Investors must be prepared for the possibility of property devaluation and long periods without capital appreciation. For instance, many emerging markets experience sharp fluctuations in property prices due to political or economic instability. Investors should carefully assess market conditions and trends before committing to a particular property or region.

Liquidity Issues

Real estate is inherently illiquid compared to other types of investments like stocks or bonds. In an international context, this illiquidity can be even more pronounced. Selling a foreign property can take longer due to legal requirements, differences in buyer preferences, and the complexity of the transaction process.

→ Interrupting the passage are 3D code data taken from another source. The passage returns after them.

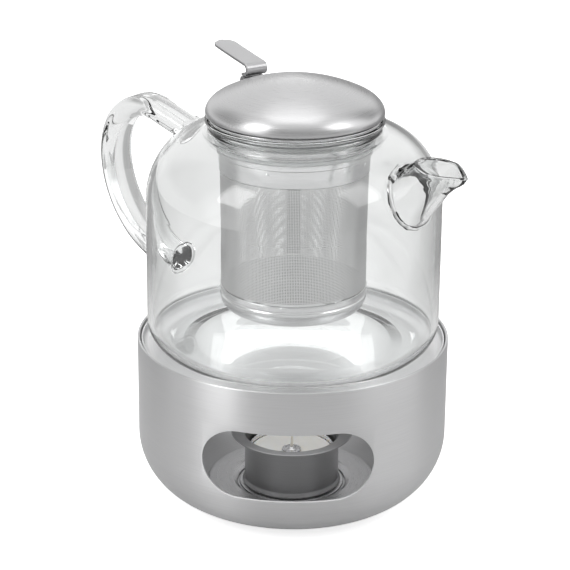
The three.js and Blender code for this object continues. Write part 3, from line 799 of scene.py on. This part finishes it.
def base_cap():
    r = BASKET_R
    rolled_top = arc(r - 0.35, 101.2, 0.35, 0.2, 0, 180, 6)
    inner_bowl = arc(26.8, 96.8, 5.3, 5.4, 0, -72, 12)
    foot = rounded([(25.6, 91.4), (22.6, 91.5, 0.6), (22, 90.8, 0.5), (22.6, 90.25, 0.4), (25.0, 90.3)])
    outer_bowl = arc(26.8, 96.8, 6.0, 6.4, -82, 0, 14)
    groove = [(r, 97.6), (r - 0.25, 98.0), (r - 0.25, 98.6), (r, 99.0)]
    outline = [(r, 101.2), *rolled_top, *inner_bowl, *foot, *outer_bowl, *groove]
    cap = turned("base_cap", outline, BASKET_STEEL, 200, loop=True)
    for degrees in CAP_DOTS:
        boolean(cap, spot_weld(degrees, CAP_DOT_Z), "UNION")
    shade(cap)
    settle(cap, "infuser", "brushed_steel", "infuser_base_cap")


def hinge():
    """The CAD's own bracket, pin and knuckle, in the lever's steel."""
    for name in ("hinge_bracket", "hinge_pin", "lid_knuckle"):
        cad = frame["nodes"][name]
        cad.data.materials.clear()
        cad.data.materials.append(LEVER_STEEL)


# ---- lid -----------------------------------------------------------------------------------
def crown(r):
    return LID_CROWN - LID_BEND + math.sqrt(LID_BEND ** 2 - r ** 2)


def notch(rho, half=6.0):
    """The slot that the lid's hinge needs, from this radius out."""
    inner, outer, side = rho * MM, 0.06, half * MM
    mesh = prism("notch", [(inner, -side), (outer, -side), (outer, side), (inner, side)], 0.17, 0.2)
    mesh.transform(turned_frame(HINGE_ANGLE))
    return mesh


def lid_dome():
    reach, rise, edge_z, end = LID_EDGE_REACH, LID_EDGE_RISE, LID_EDGE_Z, LID_EDGE_END
    middle = LID_R - reach
    profile = [(x, crown(x) - 1) for x in np.linspace(0, 31, 14)]
    profile += arc(middle, edge_z, reach - 1, rise - 1, end, 0, 14)
    profile += rounded([(LID_R - 1, edge_z), (LID_R - 1, LID_RIM, 0.2), (LID_R - 0.1, LID_RIM, 0.2),
                        (LID_R, edge_z)], 4)[1:]
    profile += arc(middle, edge_z, reach, rise, 0, end, 22)[1:]
    profile += [(x, crown(x)) for x in np.linspace(32, 0, 22)]
    made = turned("lid_dome", profile, LID_STEEL, 256)
    boolean(made, notch(LID_NOTCH), "DIFFERENCE")
    bevelled(made, 0.2)
    settle(made, "lid", "brushed_steel", "lid_shell")


def lid_liner():
    r, low, top = LINER_R, LINER_LOW, LINER_TOP
    outline = rounded([(0, low), (r, low, 0.1), (r, top, 0.1), (0, top)])
    made = turned("lid_under_plate", outline, INNER_STEEL, 160)
    boolean(made, notch(LINER_NOTCH), "DIFFERENCE")
    shade(made)
    settle(made, "lid", "brushed_steel", "lid_liner")


def thumb_lever():
    """A strip folded back over the hinge, with a round tip."""
    fold = arc(*LEVER_FOLD, LEVER_FOLD_R, LEVER_FOLD_R, 270, 90, 14)
    line = [np.array(p, float) for p in smooth_line([LEVER_FOOT, *fold, *LEVER_TONGUE], 3)]
    run = np.concatenate([[0], np.cumsum([np.linalg.norm(b - a) for a, b in zip(line, line[1:])])])
    tip = LEVER_WIDTH / 2
    rings = []
    for i, (point, s) in enumerate(zip(line, run)):
        ahead, behind = line[min(i + 1, len(line) - 1)], line[max(i - 1, 0)]
        direction = (ahead - behind) / np.linalg.norm(ahead - behind)
        skin = np.array([-direction[1], direction[0]]) * LEVER_THICK / 2
        beyond = max(0.0, s - (run[-1] - tip))
        half = math.sqrt(max(tip ** 2 - beyond ** 2, 0.4))
        ring = [(point + skin, half * t) for t in np.linspace(-1, 1, 13)]
        ring += [(point - skin, half * t) for t in np.linspace(1, -1, 13)]
        rings.append([(p[0] * MM, y * MM, p[1] * MM) for p, y in ring])
    mesh = loft_mesh("lever", rings)
    mesh.transform(turned_frame(HINGE_ANGLE))
    made = make_object("lever_strip", mesh, LEVER_STEEL)
    bevelled(made, 0.22, 2, 50)
    settle(made, "lid", "brushed_steel", "thumb_lever")


# ---- stage ---------------------------------------------------------------------------------
def floor():
    """A white table top, a little darker in reflections, with two patches of painted flag shade that the
    camera doesn't see.
    """
    mesh = prism("floor", [(-3, -3), (3, -3), (3, 3), (-3, 3)], -0.02, 0.0)
    material, tree, output = new_material("studio_floor")
    path = tree.nodes.new("ShaderNodeLightPath")
    shader = principled(tree, output, Roughness=0.8, Specular_IOR_Level=0.0)
    mirrored = math_node(tree, "MULTIPLY", path.outputs["Is Glossy Ray"], FLOOR_WHITE - FLOOR_MIRRORED)
    white = math_node(tree, "SUBTRACT", FLOOR_WHITE, mirrored)
    # Left and right behind the pot the floor has painted shade, darker to every ray but the camera's, as
    # black flags would make it:
    # it draws the dark edge lines in the glass.
    angle, radius, _ = polar(tree)
    behind = math_node(tree, "SUBTRACT", angle, CAMERA_AZIMUTH + math.pi / 2)
    aside = math_node(tree, "ABSOLUTE", math_node(tree, "ARCTAN2", math_node(tree, "SINE", behind),
                                                  math_node(tree, "COSINE", behind)))
    near_side = map_range(tree, aside, *[math.radians(degrees) for degrees in FLAG_NEAR], 0.0, 1.0)
    far_side = map_range(tree, aside, *[math.radians(degrees) for degrees in FLAG_FAR], 1.0, 0.0)
    away = map_range(tree, radius, *FLAG_REACH, 0.0, FLAG_SHADE_DEPTH)
    unseen = math_node(tree, "SUBTRACT", 1.0, path.outputs["Is Camera Ray"])
    # Painted shade standing in for two black flags, seen only in reflections and through glass.
    painted_flag_shade = math_node(tree, "MULTIPLY", math_node(tree, "MULTIPLY", near_side, far_side),
                      math_node(tree, "MULTIPLY", away, unseen))
    level = math_node(tree, "MULTIPLY", white, math_node(tree, "SUBTRACT", 1.0, painted_flag_shade))
    tree.links.new(level, shader.inputs["Base Color"])
    shader.inputs["Emission Color"].default_value = (1, 1, 1, 1)
    glow = math_node(tree, "MULTIPLY", path.outputs["Is Camera Ray"], FLOOR_GLOW)
    through = math_node(tree, "MULTIPLY", path.outputs["Is Transmission Ray"], FLOOR_THROUGH)
    tree.links.new(math_node(tree, "ADD", glow, through), shader.inputs["Emission Strength"])
    make_object("studio_floor", mesh, material)


def grey_ramp(tree, value, stops):
    """A ramp of grey levels over (degrees from the camera's side, level) stops, for a value from 0 to 1."""
    ramp = tree.nodes.new("ShaderNodeValToRGB")
    elements = ramp.color_ramp.elements
    while len(elements) < len(stops):
        elements.new(0.5)
    for element, (degrees, level) in zip(elements, stops):
        element.position = degrees / 360 + 0.5
        element.color = (level, level, level, 1)
    tree.links.new(value, ramp.inputs[0])
    return ramp.outputs[0]


def blend(tree, factor, a, b):
    mix = tree.nodes.new("ShaderNodeMix")
    mix.data_type = "RGBA"
    tree.links.new(factor, mix.inputs["Factor"])
    for socket, value in ((mix.inputs["A"], a), (mix.inputs["B"], b)):
        if isinstance(value, float):
            socket.default_value = (value, value, value, 1)
        else:
            tree.links.new(value, socket)
    return mix.outputs["Result"]


def world():
    """A studio by direction: softboxes left and right, a grey camera side and a pale backdrop."""
    scene = bpy.context.scene
    scene.world = bpy.data.worlds.new("studio")
    scene.world.use_nodes = True
    tree = scene.world.node_tree
    tree.nodes.clear()
    output = tree.nodes.new("ShaderNodeOutputWorld")
    coordinates = tree.nodes.new("ShaderNodeTexCoord")
    turn = node(tree, "ShaderNodeMapping", Rotation=(0, 0, math.pi / 2 - CAMERA_AZIMUTH))
    tree.links.new(coordinates.outputs["Generated"], turn.inputs["Vector"])
    xyz = tree.nodes.new("ShaderNodeSeparateXYZ")
    tree.links.new(turn.outputs[0], xyz.inputs[0])
    around = math_node(tree, "ARCTAN2", xyz.outputs[1], xyz.outputs[0])
    share = math_node(tree, "ADD", math_node(tree, "DIVIDE", around, 2 * math.pi), 0.5)
    low = grey_ramp(tree, share, LOW_WALL)
    middle = grey_ramp(tree, share, MIDDLE_WALL)
    height = xyz.outputs[2]
    wall = blend(tree, map_range(tree, height, *LOW_WALL_END, 0.0, 1.0), low, middle)
    studio_level = blend(tree, map_range(tree, height, *MIDDLE_WALL_END, 0.0, 1.0), wall, CEILING)
    studio = node(tree, "ShaderNodeBackground", Strength=WORLD_STRENGTH)
    tree.links.new(studio_level, studio.inputs["Color"])
    plain = node(tree, "ShaderNodeBackground", Color=(1, 1, 1, 1), Strength=1.0)
    path = tree.nodes.new("ShaderNodeLightPath")
    mixed(tree, output, path.outputs["Is Camera Ray"], studio, plain)


def away_from_axis(turn, lift):
    """The direction at this angle round from -Y towards +X, and this far up."""
    return Vector((math.sin(turn) * math.cos(lift), -math.cos(turn) * math.cos(lift), math.sin(lift)))


def softbox(name, size, power):
    data = bpy.data.lights.new(name, "AREA")
    data.shape, data.size, data.size_y, data.energy = "RECTANGLE", size[0], size[1], power
    made = bpy.data.objects.new(name, data)
    bpy.context.scene.collection.objects.link(made)
    return made


def lights():
    for name, height, size, power in HIDDEN_LAMPS:
        lamp = softbox(name, size, power)
        lamp.location = (0, 0, height)
        lamp.rotation_euler = (0, 0, CAMERA_AZIMUTH)
    for name, azimuth, elevation, distance, size, power in SOFTBOXES:
        back = away_from_axis(CAMERA_AZIMUTH + math.radians(azimuth), math.radians(elevation))
        lamp = softbox(name, size, power)
        lamp.location = Vector((0, 0, SOFTBOX_TARGET_Z)) + back * distance
        lamp.rotation_euler = back.to_track_quat("Z", "Y").to_euler()


def camera():
    back = away_from_axis(CAMERA_AZIMUTH, CAMERA_ELEVATION)
    right = Vector((math.cos(CAMERA_AZIMUTH), math.sin(CAMERA_AZIMUTH), 0))
    up = back.cross(right)
    forward = (-back - right * CAMERA_LEFT + up * CAMERA_UP).normalized()
    data = bpy.data.cameras.new("camera")
    data.sensor_width, data.lens = CAMERA_SENSOR, CAMERA_LENS
    data.clip_start, data.clip_end = 0.05, 50
    made = bpy.data.objects.new("camera", data)
    bpy.context.scene.collection.objects.link(made)
    side = forward.cross(Vector((0, 0, 1))).normalized()
    top = side.cross(forward)
    rolled_side = side * math.cos(CAMERA_ROLL) + top * math.sin(CAMERA_ROLL)
    rolled_top = top * math.cos(CAMERA_ROLL) - side * math.sin(CAMERA_ROLL)
    place = Matrix((rolled_side, rolled_top, -forward)).transposed().to_4x4()
    target = Vector((0, 0, CAMERA_TARGET_Z))
    made.matrix_world = Matrix.Translation(target + back * CAMERA_DISTANCE) @ place
    bpy.context.scene.camera = made
    bpy.context.scene.view_settings.view_transform = "Standard"


camera()
world()
lights()
floor()
warmer_shell()
base_plate()
heat_plate()
floor_tray()
foot_pad()
tealight_holder()
tealight()
wick()
glass_pot()
infuser_collar()
seal_ribs()
top_band()
wire_cloth()
wall_seam()
base_cap()
hinge()
lid_dome()
lid_liner()
thumb_lever()

bpy.context.view_layer.update()
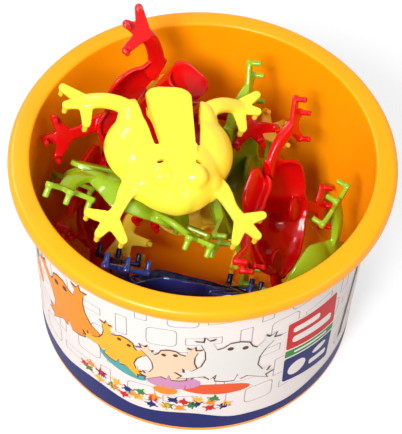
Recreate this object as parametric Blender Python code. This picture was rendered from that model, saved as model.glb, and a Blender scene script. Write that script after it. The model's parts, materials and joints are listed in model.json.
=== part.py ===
"""A tub of jumping frogs: a round tub with a wrapped label, filled with loose moulded frogs.

Units are metres and +Z is up. The origin is the centre of the tub's base, and the side that
carries the label's panel faces -Y. Each frog is one moulding: a domed shell open beneath, four
flat legs with pegged toes, and a sprung tail that hinges at its root between two slits.
"""

import math

import bmesh
import bpy
import numpy as np
from mathutils import Euler, Matrix, Vector
from mathutils.bvhtree import BVHTree

# Tub
TUB_HEIGHT = 0.1005
BASE_RADIUS = 0.0660
TOP_RADIUS = 0.0680
TUB_WALL = 0.0016
FLOOR_THICKNESS = 0.0018
FOOT_RING_WIDTH = 0.0040
FOOT_RING_HEIGHT = 0.0014
BASE_ROUND = 0.0012
RIM_OVERHANG = 0.0070
RIM_THICKNESS = 0.0019
RIM_SKIRT = 0.0036
RIM_SKIRT_WALL = 0.0016
RIM_EDGE_ROUND = 0.0016
RIM_INNER_ROUND = 0.0012
TURN_SEGMENTS = 48
RIM_RADIUS = TOP_RADIUS + RIM_OVERHANG

# Label, seated in a shallow recess of the wall
LABEL_THICKNESS = 0.00035
LABEL_GAP = 0.0003
LABEL_BASE_BAND = 0.0026
LABEL_TOP_BAND = 0.0030
LABEL_SEAM = 0.0010

# Frog shell; its nose points to -Y and its pegs stand at height zero
SHELL_HALF_WIDTH = 0.0252
SHELL_HALF_LENGTH = 0.0260
SHELL_HEIGHT = 0.0158
SHELL_EDGE_LEVEL = 0.0044
SHELL_REAR_LEVEL = 0.0118
SHELL_WALL = 0.0016
SHELL_APEX_Y = -0.0010
SHELL_SPOKES = 20
# Outline of the shell's right half, nose first, as shares of its half width and half length
SHELL_OUTLINE_SHARES = (
    (0.00, -1.00),
    (0.30, -0.98),
    (0.50, -0.86),
    (0.62, -0.64),
    (0.84, -0.38),
    (0.98, -0.10),
    (0.99, 0.25),
    (0.90, 0.56),
    (0.74, 0.80),
    (0.56, 0.94),
    (0.34, 1.04),
    (0.00, 1.06),
)
# Rings of the dome, from its apex out, as shares of the way to the edge
SHELL_RING_SHARES = (0.52, 0.87, 1.00)
FLANK_POWER_SHARE = 2.5
REAR_POWER_SHARE = 1.7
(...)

In markets where foreign buyers are not common, it may be especially difficult to find a buyer at a reasonable price.

Additionally, international investors may face challenges in financing or refinancing properties. Many banks are hesitant to lend to foreign investors, especially in emerging markets, due to the perceived risk of default or political instability. Investors must be prepared for the potential of holding onto a property for a long period without the ability to liquidate quickly.

6. Operational and Management Risks

Property Management Challenges

For investors who are purchasing real estate for rental purposes, managing a property from abroad presents its own set of challenges. Remote property management can be difficult due to time zone differences, lack of local knowledge, and distance from the property itself. Managing tenants, conducting property maintenance, and responding to emergencies require a strong local team, such as a property manager, contractors, and maintenance staff.

Additionally, cultural differences may impact tenant expectations, behavior, and relations with landlords. In some countries, tenants may expect more lenient rent control laws or have specific preferences regarding how the property is maintained. Investors need to consider the cost and complexity of hiring a reliable property management company to handle day-to-day operations.

Tenant Risk

In international real estate markets, tenant laws and rights can vary greatly, and tenants may have different expectations of their landlords. Some jurisdictions offer strong tenant protection laws, which can make eviction processes difficult or expensive. As a result, landlords may face challenges in removing problematic tenants, handling rent non-payment, or enforcing lease agreements.

Additionally, the overall demand for rental properties can fluctuate depending on the local economy, demographics, and market conditions. Investors must assess tenant demand carefully to avoid periods of vacancy that can impact rental income.

Conclusion

International real estate investment can be highly rewarding, offering opportunities for diversification, strong returns, and long-term capital appreciation. However, the challenges and risks involved require careful analysis and strategic planning. Political and economic instability, legal complexities, currency fluctuations, cultural differences, and market volatility all contribute to the risk profile of international real estate investment.

By understanding these risks and implementing mitigation strategies, investors can better navigate the complexities of international real estate markets. Working with local experts, conducting thorough due diligence, diversifying portfolios, and employing hedging strategies are all effective ways to manage risk and optimize returns in international real estate. Ultimately, investors who approach international real estate investment with caution and preparation are more likely to achieve success in this dynamic and rewarding field.